INFORMATION PROVIDED:
● ● ●
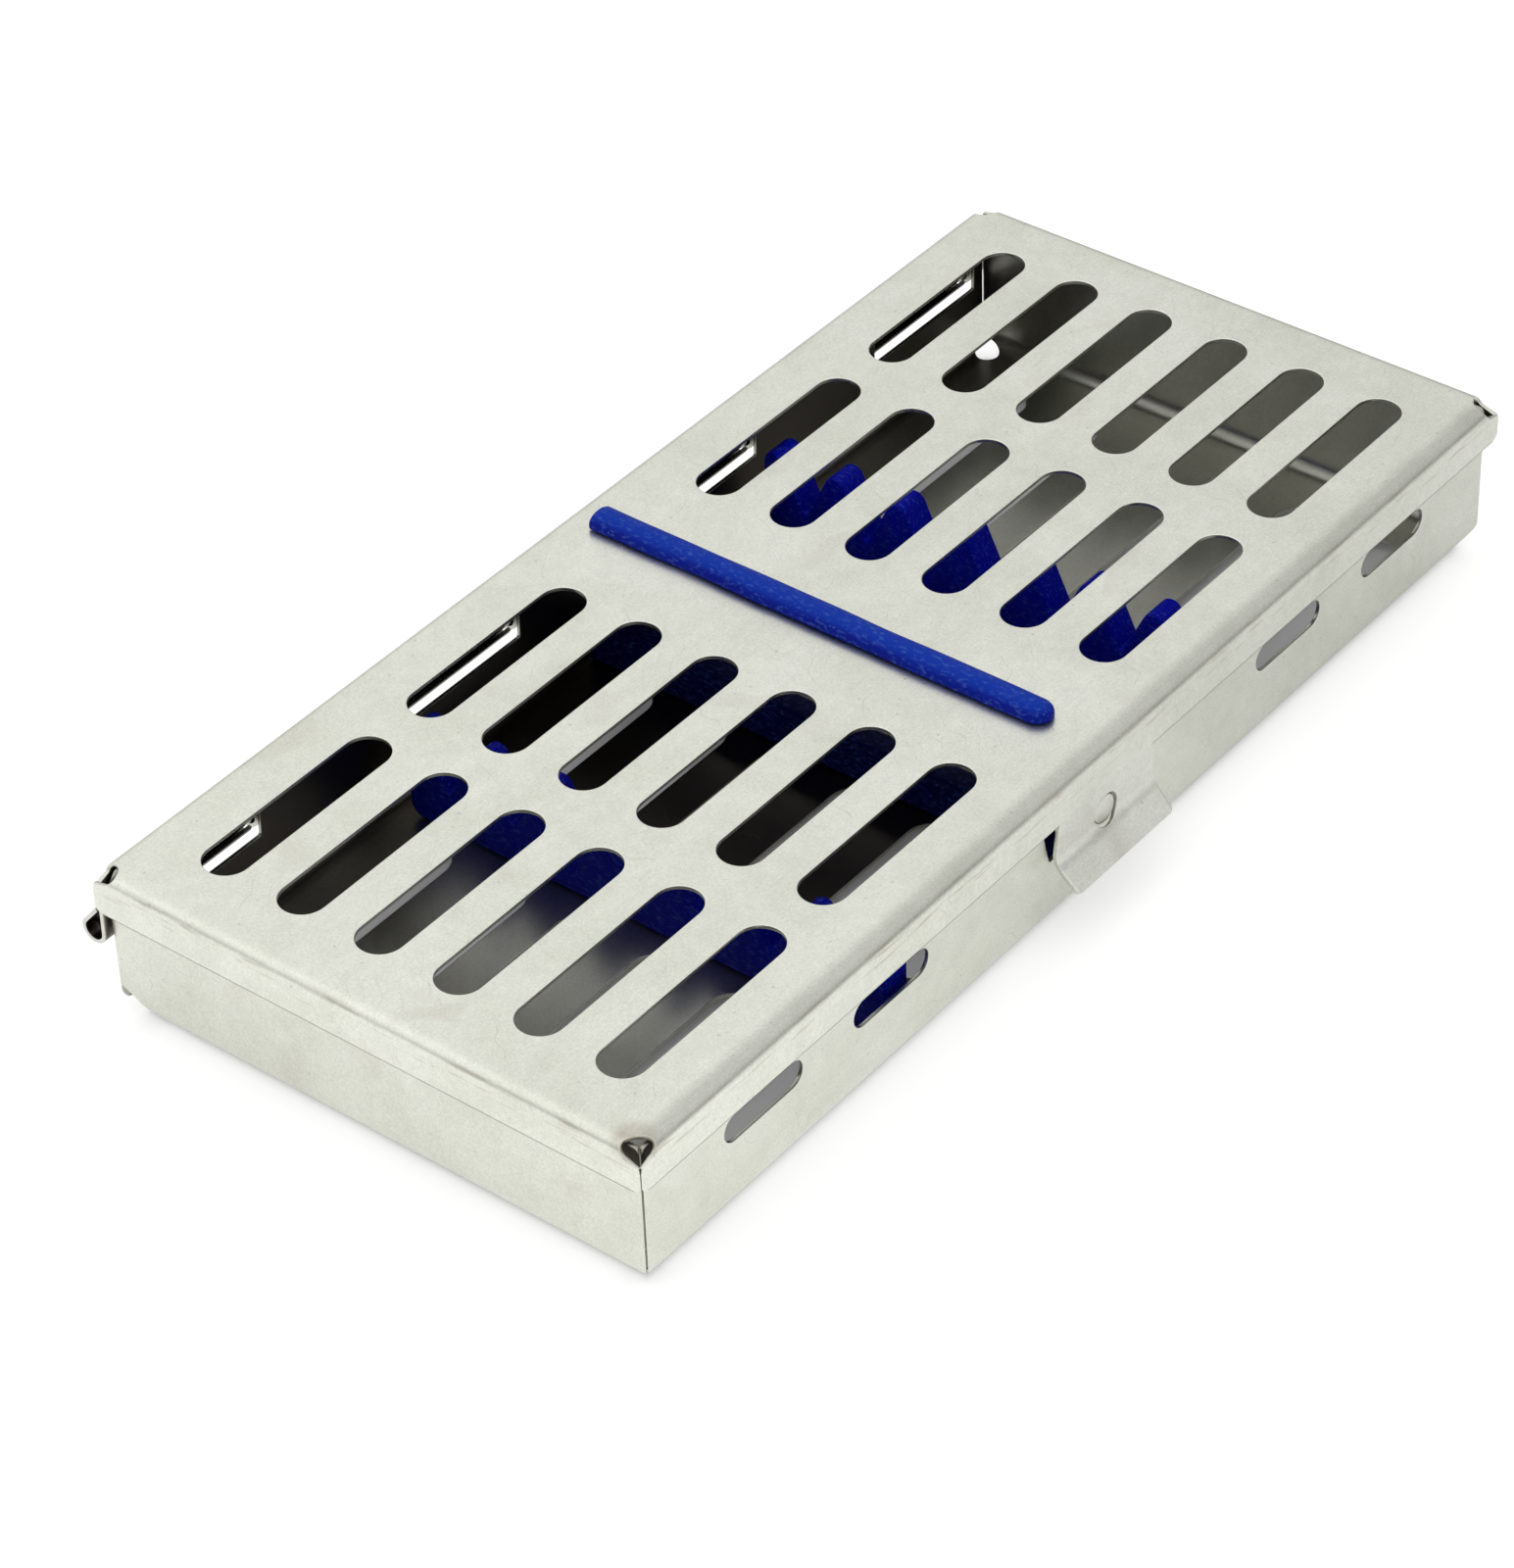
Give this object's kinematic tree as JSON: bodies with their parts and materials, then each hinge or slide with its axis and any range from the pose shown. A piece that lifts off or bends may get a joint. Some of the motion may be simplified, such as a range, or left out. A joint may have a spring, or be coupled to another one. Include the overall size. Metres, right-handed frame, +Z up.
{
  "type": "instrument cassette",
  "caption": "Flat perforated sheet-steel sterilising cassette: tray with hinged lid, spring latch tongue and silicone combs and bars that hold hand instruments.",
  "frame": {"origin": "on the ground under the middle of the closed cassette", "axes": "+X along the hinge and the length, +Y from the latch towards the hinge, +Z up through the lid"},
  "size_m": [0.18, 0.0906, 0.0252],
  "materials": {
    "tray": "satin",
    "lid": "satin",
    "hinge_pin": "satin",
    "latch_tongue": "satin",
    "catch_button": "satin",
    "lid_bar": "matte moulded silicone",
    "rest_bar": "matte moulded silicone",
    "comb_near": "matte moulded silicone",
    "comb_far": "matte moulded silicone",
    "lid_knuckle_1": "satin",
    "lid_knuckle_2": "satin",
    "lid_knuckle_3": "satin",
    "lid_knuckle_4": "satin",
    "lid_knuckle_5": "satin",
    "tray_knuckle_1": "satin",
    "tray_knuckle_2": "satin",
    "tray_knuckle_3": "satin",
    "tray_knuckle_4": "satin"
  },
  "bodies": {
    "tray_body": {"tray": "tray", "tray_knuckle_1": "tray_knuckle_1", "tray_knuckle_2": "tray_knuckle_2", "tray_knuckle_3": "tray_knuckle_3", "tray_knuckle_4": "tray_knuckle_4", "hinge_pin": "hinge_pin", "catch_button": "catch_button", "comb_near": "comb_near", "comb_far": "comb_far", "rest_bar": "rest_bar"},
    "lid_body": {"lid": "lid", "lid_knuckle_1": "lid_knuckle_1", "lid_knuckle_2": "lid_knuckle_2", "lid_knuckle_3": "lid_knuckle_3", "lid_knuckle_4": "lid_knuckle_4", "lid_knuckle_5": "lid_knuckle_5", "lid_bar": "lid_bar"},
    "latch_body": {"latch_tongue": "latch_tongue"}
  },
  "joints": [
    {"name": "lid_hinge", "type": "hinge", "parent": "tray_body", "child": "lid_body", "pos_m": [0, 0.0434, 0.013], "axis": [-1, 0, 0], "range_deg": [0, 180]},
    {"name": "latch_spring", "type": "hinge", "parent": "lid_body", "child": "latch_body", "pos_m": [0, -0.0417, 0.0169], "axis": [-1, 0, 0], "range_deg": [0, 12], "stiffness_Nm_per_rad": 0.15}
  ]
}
● ● ●
WRITTEN REQUEST:
Quote each line of the listing above exactly.

REPLY TO THE EXERCISE:
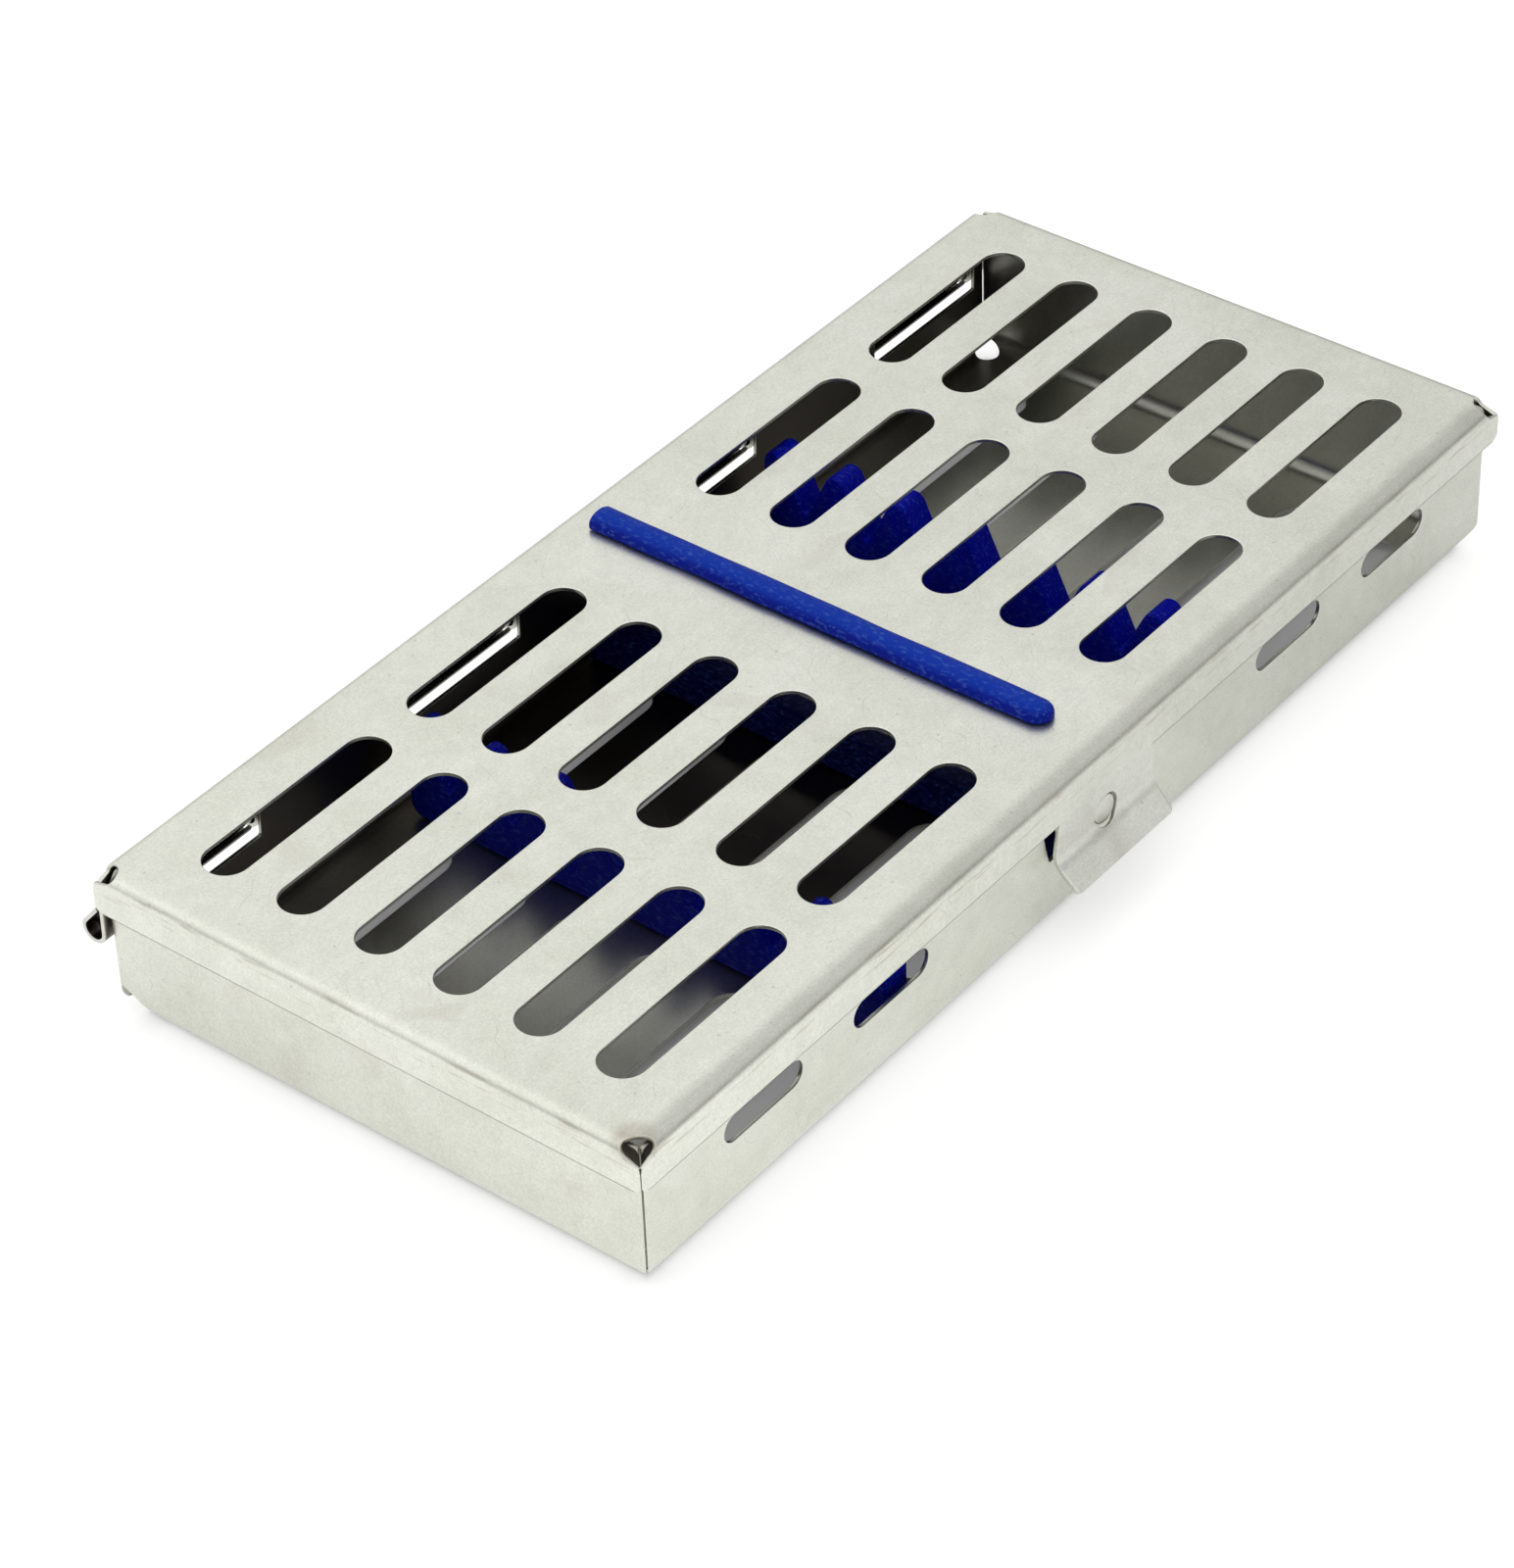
Give this object's kinematic tree as JSON: bodies with their parts and materials, then each hinge or slide with its axis and any range from the pose shown. A piece that lifts off or bends may get a joint. Some of the motion may be simplified, such as a range, or left out. A joint may have a spring, or be coupled to another one. Include the overall size. Metres, right-handed frame, +Z up.
{
  "type": "instrument cassette",
  "caption": "Flat perforated sheet-steel sterilising cassette: tray with hinged lid, spring latch tongue and silicone combs and bars that hold hand instruments.",
  "frame": {"origin": "on the ground under the middle of the closed cassette", "axes": "+X along the hinge and the length, +Y from the latch towards the hinge, +Z up through the lid"},
  "size_m": [0.18, 0.0906, 0.0252],
  "materials": {
    "tray": "satin",
    "lid": "satin",
    "hinge_pin": "satin",
    "latch_tongue": "satin",
    "catch_button": "satin",
    "lid_bar": "matte moulded silicone",
    "rest_bar": "matte moulded silicone",
    "comb_near": "matte moulded silicone",
    "comb_far": "matte moulded silicone",
    "lid_knuckle_1": "satin",
    "lid_knuckle_2": "satin",
    "lid_knuckle_3": "satin",
    "lid_knuckle_4": "satin",
    "lid_knuckle_5": "satin",
    "tray_knuckle_1": "satin",
    "tray_knuckle_2": "satin",
    "tray_knuckle_3": "satin",
    "tray_knuckle_4": "satin"
  },
  "bodies": {
    "tray_body": {"tray": "tray", "tray_knuckle_1": "tray_knuckle_1", "tray_knuckle_2": "tray_knuckle_2", "tray_knuckle_3": "tray_knuckle_3", "tray_knuckle_4": "tray_knuckle_4", "hinge_pin": "hinge_pin", "catch_button": "catch_button", "comb_near": "comb_near", "comb_far": "comb_far", "rest_bar": "rest_bar"},
    "lid_body": {"lid": "lid", "lid_knuckle_1": "lid_knuckle_1", "lid_knuckle_2": "lid_knuckle_2", "lid_knuckle_3": "lid_knuckle_3", "lid_knuckle_4": "lid_knuckle_4", "lid_knuckle_5": "lid_knuckle_5", "lid_bar": "lid_bar"},
    "latch_body": {"latch_tongue": "latch_tongue"}
  },
  "joints": [
    {"name": "lid_hinge", "type": "hinge", "parent": "tray_body", "child": "lid_body", "pos_m": [0, 0.0434, 0.013], "axis": [-1, 0, 0], "range_deg": [0, 180]},
    {"name": "latch_spring", "type": "hinge", "parent": "lid_body", "child": "latch_body", "pos_m": [0, -0.0417, 0.0169], "axis": [-1, 0, 0], "range_deg": [0, 12], "stiffness_Nm_per_rad": 0.15}
  ]
}